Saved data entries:
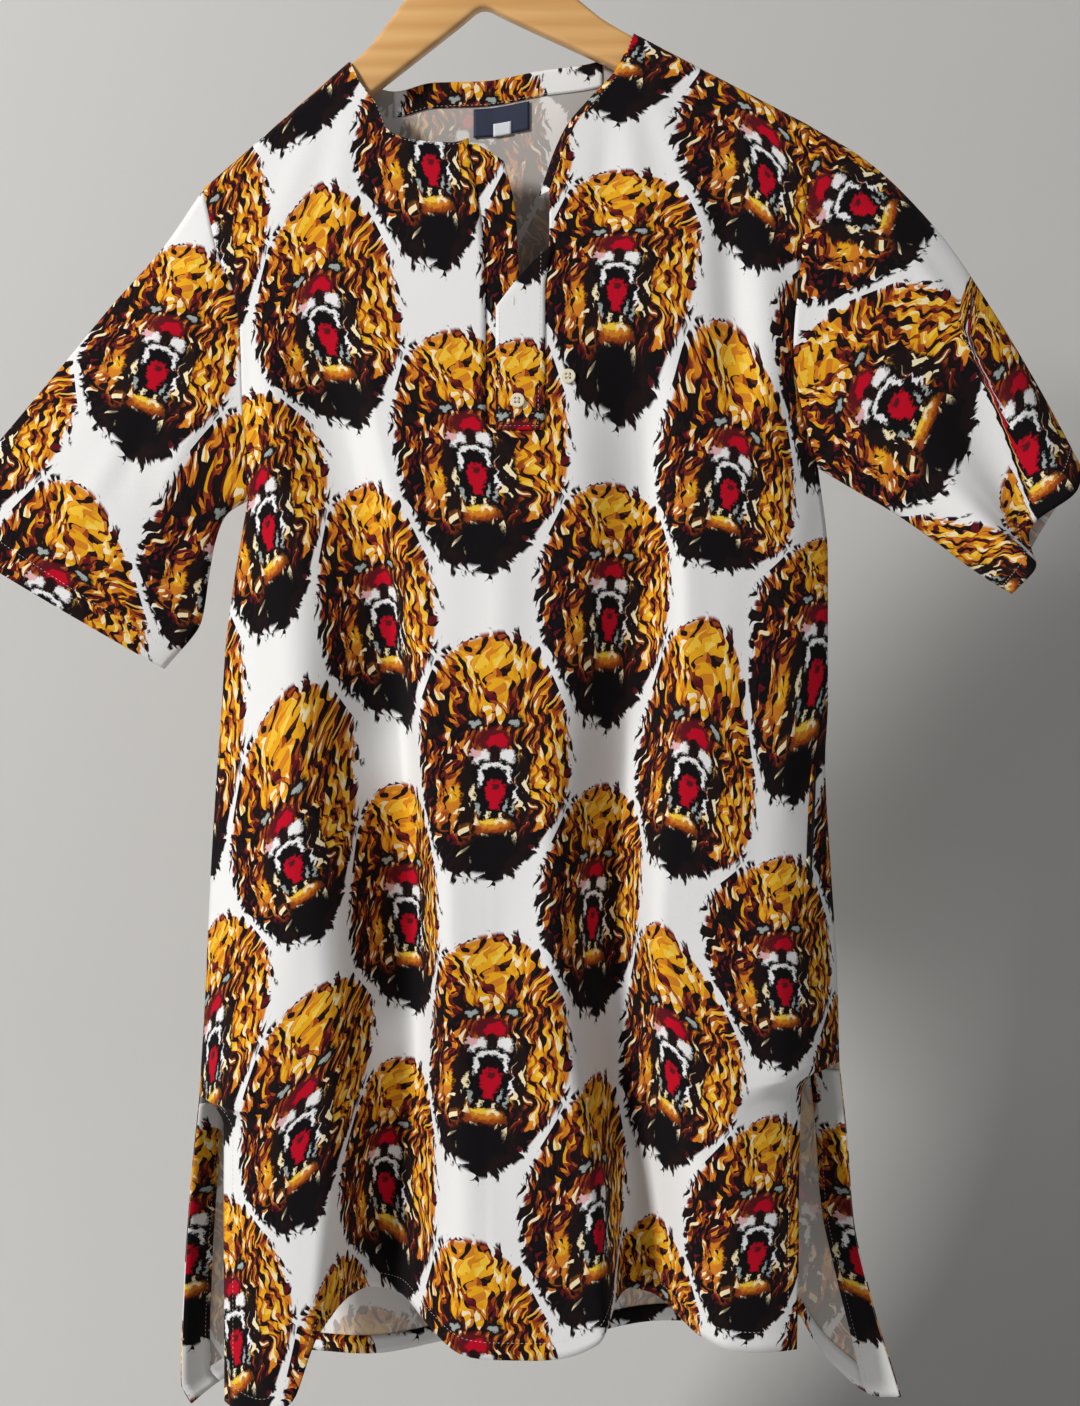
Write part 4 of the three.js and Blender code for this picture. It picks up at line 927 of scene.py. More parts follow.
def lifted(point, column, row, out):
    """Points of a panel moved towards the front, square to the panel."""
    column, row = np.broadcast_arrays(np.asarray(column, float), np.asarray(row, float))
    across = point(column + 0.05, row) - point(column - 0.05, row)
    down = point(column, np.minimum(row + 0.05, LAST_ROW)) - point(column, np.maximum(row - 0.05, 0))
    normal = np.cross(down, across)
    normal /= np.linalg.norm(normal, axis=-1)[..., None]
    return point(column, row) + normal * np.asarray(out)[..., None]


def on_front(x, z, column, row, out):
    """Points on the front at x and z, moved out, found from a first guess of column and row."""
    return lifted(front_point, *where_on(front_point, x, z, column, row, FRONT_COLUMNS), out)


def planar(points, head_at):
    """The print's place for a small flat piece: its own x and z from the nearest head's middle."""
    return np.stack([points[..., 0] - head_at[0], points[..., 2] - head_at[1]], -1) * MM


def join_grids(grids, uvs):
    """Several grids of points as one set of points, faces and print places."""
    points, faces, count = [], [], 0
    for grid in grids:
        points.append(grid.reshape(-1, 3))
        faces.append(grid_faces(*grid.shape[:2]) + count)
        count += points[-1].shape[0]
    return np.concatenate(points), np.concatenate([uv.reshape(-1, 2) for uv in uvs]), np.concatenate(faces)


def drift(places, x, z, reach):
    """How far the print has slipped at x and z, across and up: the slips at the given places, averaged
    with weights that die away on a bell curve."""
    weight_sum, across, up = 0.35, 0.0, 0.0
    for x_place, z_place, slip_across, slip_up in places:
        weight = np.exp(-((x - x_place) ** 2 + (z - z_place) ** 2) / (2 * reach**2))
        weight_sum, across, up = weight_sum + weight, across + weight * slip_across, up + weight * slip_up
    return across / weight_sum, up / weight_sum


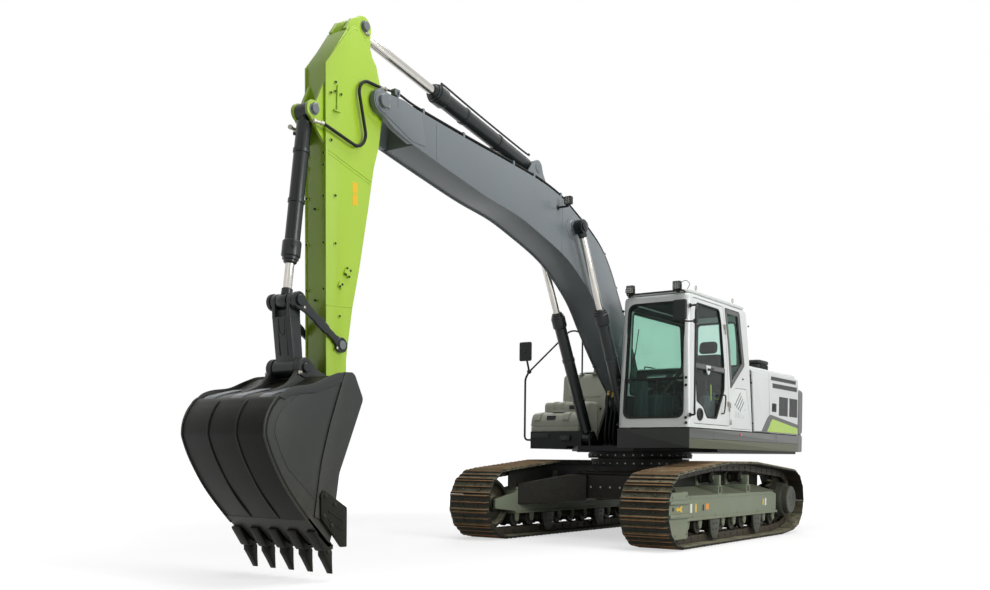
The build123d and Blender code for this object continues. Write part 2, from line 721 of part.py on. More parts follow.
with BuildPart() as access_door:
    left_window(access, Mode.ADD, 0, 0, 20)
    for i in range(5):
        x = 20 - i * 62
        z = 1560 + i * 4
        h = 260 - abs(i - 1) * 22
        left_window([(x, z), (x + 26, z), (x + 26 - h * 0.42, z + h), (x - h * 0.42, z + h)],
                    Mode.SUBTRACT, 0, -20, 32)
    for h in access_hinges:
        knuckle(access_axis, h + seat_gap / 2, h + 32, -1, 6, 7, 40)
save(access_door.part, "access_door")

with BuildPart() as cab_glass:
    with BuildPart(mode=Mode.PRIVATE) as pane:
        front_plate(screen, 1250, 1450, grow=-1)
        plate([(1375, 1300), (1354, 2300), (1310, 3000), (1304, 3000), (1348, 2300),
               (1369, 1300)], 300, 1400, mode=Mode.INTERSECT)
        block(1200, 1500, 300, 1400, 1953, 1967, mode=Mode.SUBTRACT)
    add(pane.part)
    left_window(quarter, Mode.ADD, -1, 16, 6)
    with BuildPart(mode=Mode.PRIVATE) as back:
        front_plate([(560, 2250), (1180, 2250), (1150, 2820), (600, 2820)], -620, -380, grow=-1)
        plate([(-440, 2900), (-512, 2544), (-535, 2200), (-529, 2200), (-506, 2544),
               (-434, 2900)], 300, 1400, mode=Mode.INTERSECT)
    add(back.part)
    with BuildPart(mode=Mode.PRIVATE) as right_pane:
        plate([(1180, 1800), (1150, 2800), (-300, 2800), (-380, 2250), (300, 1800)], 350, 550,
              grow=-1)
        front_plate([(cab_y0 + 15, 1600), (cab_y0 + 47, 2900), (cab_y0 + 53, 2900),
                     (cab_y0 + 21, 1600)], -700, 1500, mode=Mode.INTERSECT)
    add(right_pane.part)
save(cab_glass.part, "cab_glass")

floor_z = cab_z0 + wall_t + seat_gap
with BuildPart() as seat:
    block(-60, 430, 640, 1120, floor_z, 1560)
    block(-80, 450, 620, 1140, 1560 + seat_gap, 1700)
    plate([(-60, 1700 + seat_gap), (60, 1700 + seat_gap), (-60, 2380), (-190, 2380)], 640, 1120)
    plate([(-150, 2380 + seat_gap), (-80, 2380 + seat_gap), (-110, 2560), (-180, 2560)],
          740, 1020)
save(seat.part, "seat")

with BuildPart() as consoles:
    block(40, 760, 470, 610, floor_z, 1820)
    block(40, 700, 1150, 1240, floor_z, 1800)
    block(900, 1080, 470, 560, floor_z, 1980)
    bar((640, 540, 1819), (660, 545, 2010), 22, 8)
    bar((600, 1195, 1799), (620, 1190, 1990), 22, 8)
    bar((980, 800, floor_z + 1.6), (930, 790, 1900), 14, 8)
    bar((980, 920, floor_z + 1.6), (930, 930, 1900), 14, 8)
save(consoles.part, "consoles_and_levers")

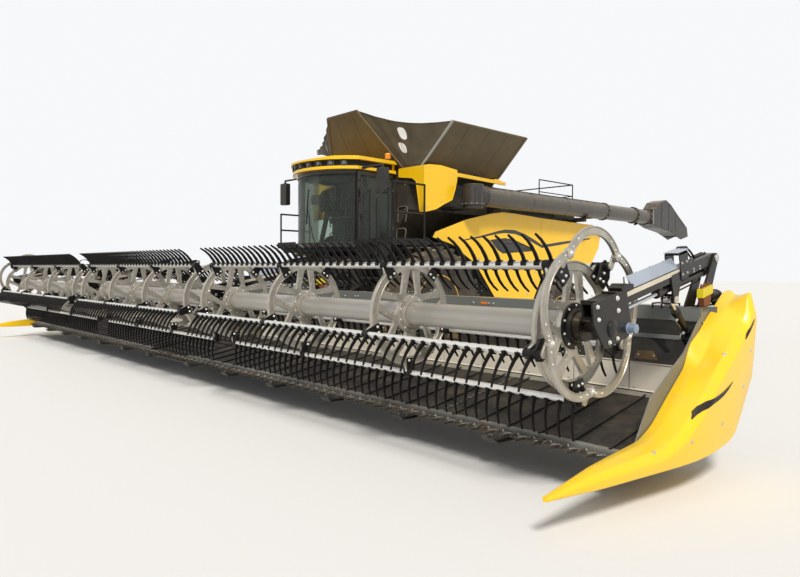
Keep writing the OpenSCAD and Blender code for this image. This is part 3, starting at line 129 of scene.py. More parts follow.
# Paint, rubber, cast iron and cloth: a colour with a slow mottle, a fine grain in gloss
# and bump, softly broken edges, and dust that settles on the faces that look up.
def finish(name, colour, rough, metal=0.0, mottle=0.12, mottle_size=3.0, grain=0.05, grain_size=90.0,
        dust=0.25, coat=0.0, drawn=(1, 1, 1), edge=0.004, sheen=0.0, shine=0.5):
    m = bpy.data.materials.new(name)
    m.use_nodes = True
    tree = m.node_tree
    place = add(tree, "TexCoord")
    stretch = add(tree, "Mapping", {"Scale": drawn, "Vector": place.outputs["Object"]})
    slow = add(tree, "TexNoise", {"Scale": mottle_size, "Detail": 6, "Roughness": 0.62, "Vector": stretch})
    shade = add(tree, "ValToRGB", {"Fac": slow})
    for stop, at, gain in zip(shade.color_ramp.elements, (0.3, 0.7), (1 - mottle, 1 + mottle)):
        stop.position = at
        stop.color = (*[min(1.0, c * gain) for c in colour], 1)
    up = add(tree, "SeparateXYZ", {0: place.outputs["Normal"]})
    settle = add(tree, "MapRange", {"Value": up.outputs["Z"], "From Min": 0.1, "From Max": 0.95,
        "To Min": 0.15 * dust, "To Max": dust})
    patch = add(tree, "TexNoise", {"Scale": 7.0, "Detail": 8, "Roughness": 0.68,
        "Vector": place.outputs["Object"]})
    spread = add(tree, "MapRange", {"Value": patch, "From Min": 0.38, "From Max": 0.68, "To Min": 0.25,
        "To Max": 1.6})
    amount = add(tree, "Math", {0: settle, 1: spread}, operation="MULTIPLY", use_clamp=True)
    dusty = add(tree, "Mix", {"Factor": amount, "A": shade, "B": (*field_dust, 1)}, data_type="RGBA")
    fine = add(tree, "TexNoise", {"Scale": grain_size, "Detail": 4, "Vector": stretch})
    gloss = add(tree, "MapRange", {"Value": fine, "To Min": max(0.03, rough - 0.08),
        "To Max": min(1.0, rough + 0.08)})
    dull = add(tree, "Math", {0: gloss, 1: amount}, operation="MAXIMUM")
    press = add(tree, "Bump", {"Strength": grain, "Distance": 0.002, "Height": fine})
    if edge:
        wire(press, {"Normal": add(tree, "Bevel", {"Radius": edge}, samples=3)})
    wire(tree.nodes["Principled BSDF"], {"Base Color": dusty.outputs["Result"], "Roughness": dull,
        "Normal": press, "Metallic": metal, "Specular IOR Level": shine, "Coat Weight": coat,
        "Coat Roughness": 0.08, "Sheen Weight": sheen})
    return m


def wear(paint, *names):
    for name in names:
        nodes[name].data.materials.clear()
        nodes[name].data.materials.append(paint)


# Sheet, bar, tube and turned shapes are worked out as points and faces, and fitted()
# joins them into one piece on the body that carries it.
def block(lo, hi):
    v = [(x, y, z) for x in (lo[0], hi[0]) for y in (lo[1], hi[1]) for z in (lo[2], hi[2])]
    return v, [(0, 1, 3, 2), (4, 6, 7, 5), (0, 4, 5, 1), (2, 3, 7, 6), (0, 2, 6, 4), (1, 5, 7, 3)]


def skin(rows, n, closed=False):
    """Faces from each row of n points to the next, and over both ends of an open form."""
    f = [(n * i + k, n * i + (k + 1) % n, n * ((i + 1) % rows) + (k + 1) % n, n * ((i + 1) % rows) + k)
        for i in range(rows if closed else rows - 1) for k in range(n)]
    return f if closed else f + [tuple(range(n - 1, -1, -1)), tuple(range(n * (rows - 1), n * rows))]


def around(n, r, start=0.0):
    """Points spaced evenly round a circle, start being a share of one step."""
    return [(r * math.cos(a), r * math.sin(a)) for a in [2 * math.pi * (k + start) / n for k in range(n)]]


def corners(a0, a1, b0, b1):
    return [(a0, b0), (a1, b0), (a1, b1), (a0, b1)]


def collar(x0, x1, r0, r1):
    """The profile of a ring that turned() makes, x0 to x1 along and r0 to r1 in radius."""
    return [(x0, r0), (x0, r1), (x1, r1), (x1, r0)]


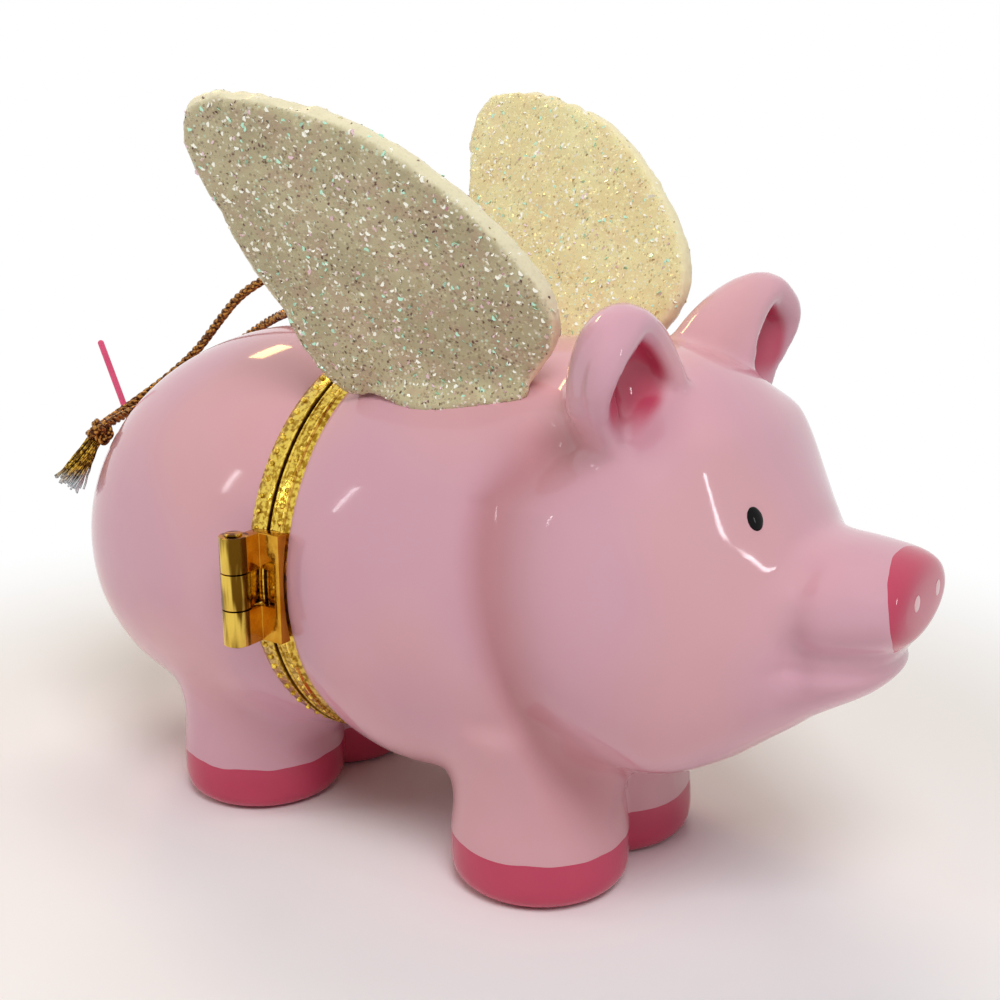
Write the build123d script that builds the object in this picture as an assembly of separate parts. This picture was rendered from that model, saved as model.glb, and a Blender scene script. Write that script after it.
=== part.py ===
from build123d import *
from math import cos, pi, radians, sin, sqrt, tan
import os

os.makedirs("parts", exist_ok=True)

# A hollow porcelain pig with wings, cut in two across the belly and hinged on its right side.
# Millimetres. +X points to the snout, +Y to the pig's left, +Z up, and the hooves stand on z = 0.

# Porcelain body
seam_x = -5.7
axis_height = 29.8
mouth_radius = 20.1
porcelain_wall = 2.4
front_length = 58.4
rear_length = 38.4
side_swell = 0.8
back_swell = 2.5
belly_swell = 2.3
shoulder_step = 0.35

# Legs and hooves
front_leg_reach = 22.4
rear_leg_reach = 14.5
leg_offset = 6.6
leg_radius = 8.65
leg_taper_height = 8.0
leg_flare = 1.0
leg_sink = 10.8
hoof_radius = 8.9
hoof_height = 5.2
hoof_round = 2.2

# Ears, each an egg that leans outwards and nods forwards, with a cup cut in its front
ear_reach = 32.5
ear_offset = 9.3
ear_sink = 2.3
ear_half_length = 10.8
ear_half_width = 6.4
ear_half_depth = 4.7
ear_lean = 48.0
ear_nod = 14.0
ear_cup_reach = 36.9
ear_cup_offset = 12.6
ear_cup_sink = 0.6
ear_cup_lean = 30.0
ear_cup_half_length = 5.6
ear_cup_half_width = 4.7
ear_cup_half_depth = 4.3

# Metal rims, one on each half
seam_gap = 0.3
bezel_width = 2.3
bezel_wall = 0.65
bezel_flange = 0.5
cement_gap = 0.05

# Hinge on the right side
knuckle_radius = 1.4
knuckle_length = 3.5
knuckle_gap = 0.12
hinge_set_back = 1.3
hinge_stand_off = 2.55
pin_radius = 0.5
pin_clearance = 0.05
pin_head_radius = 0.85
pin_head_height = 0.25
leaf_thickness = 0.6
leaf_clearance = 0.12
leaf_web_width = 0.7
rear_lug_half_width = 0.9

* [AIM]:
Report the number of lines in the listing where the string "that" appears, and nothing besides.

* [RESPONSE]:
6